Week 9-10: Shift to 70/30. The full ratio. Building is now focused exclusively on the highest-impact improvements identified through selling activities. Selling is now your primary activity. Revenue should be noticeably higher than when you started.
The transition takes two months. The revenue impact lasts the life of the business.
The Resistance and How to Overcome It
Every builder-founder will resist this ratio. Here’s what the resistance sounds like and how to address it:
“But the product isn’t ready.” It’s ready enough. Ship it ugly. The market will tell you what “ready” actually means, and it’s almost certainly a lower bar than you’ve set for yourself.
“But I’m not good at selling.” Neither was I. Nobody is, at first. Selling is a skill, and like every skill, it improves with practice. The only way to become good at selling is to do it badly for a while. The 70/30 ratio gives you enough reps to improve quickly.
“But the quality will suffer.” Only if you stop building entirely. The 30% building time — focused on the right things, informed by customer data — produces better quality outcomes than 70% building time guided by assumptions. Targeted improvement beats diffuse refinement.
“But I enjoy building more.” Of course you do. Building is comfortable. Selling is uncomfortable.
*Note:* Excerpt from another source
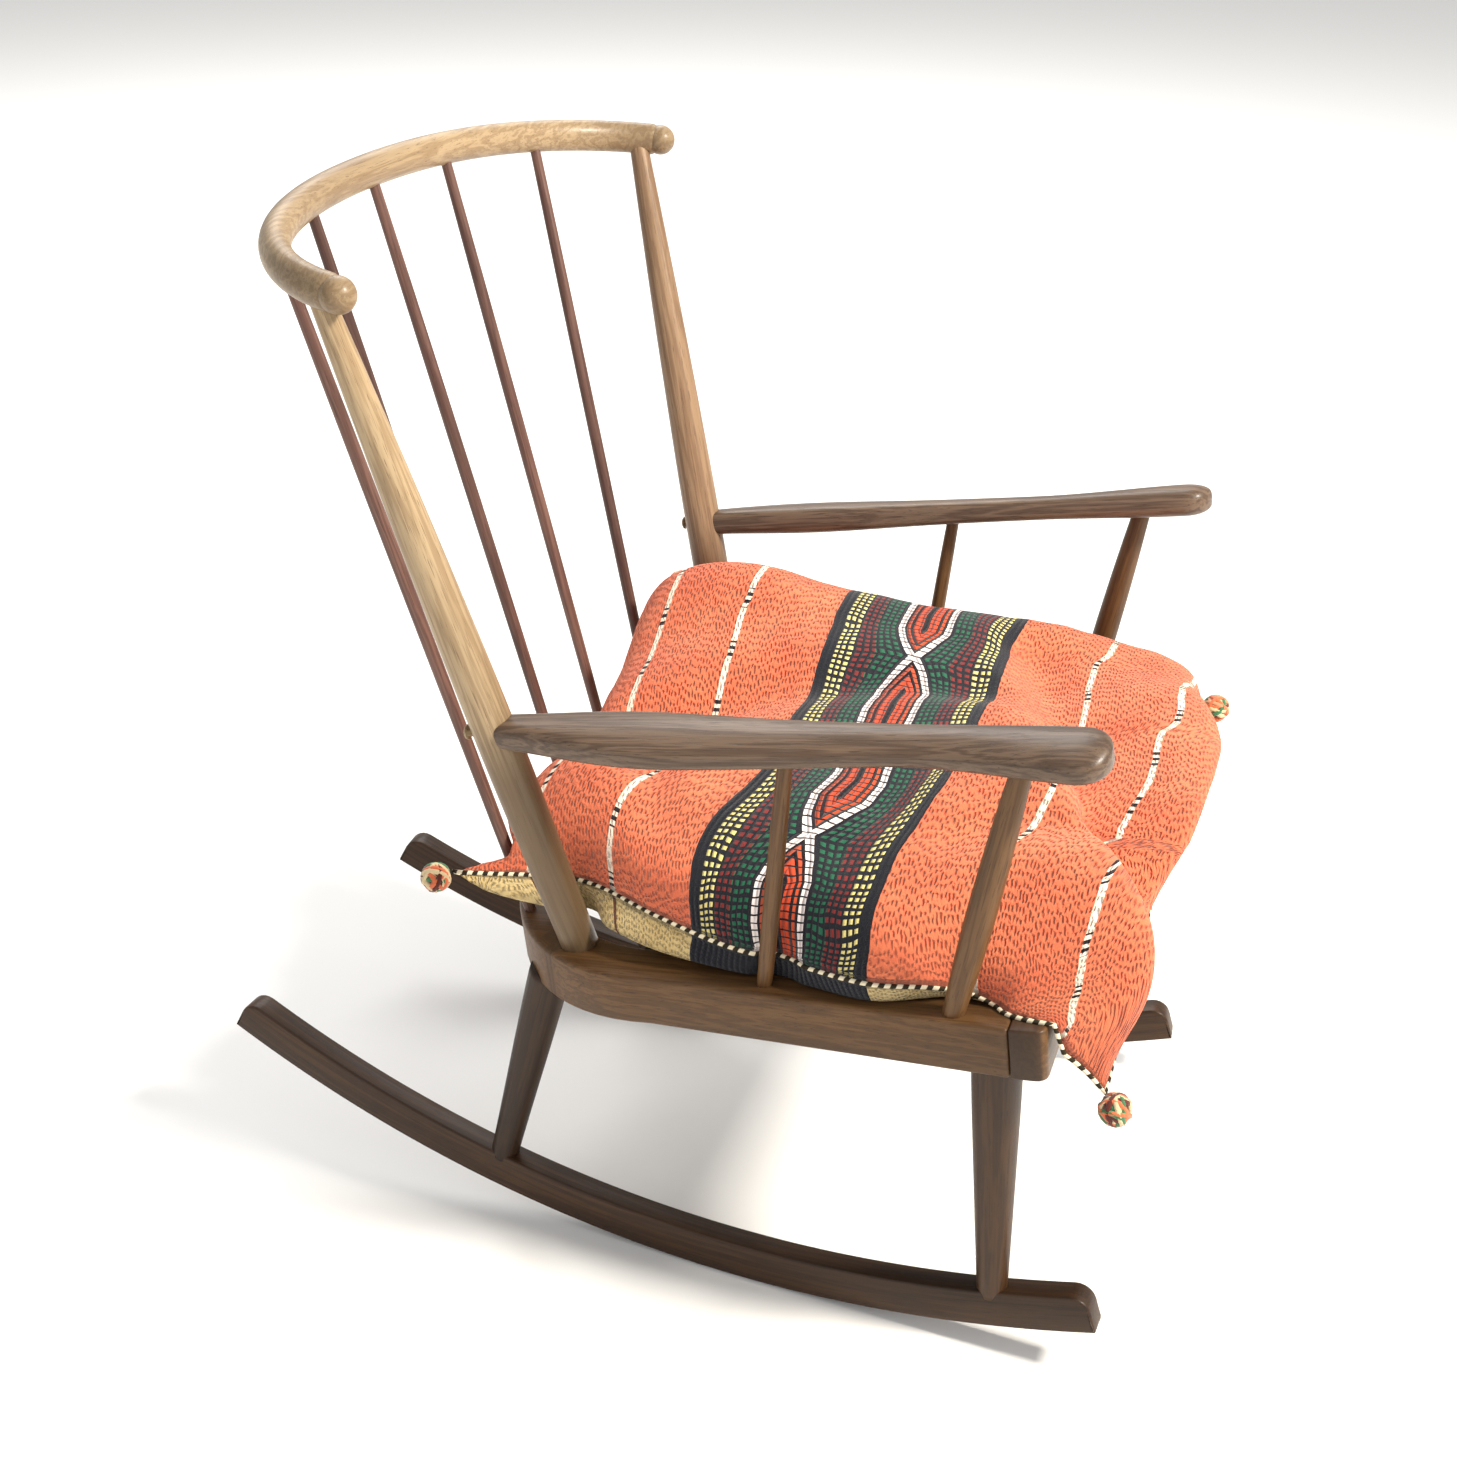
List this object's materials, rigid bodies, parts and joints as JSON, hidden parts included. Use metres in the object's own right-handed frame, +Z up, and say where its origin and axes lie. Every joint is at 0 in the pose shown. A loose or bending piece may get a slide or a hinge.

Comfort doesn’t build businesses. The discipline of doing the uncomfortable thing — daily, consistently, at 70% of your available time — is what separates businesses that make money from businesses that make products nobody buys.
The Exception
There is one period where the ratio can flip: the initial product development phase. Before you have something to sell, building must dominate. But this phase should be measured in weeks, not months. Get to a minimum viable product as fast as possible, then flip the ratio.
The one habit that separates builders from dreamers is shipping weekly. Once you’re shipping, the 70/30 ratio takes over. Sell what you’ve shipped. Learn from the selling. Build the next version informed by what you learned. Ship again. Repeat.
Build less. Sell more. The revenue will tell you whether I’m right.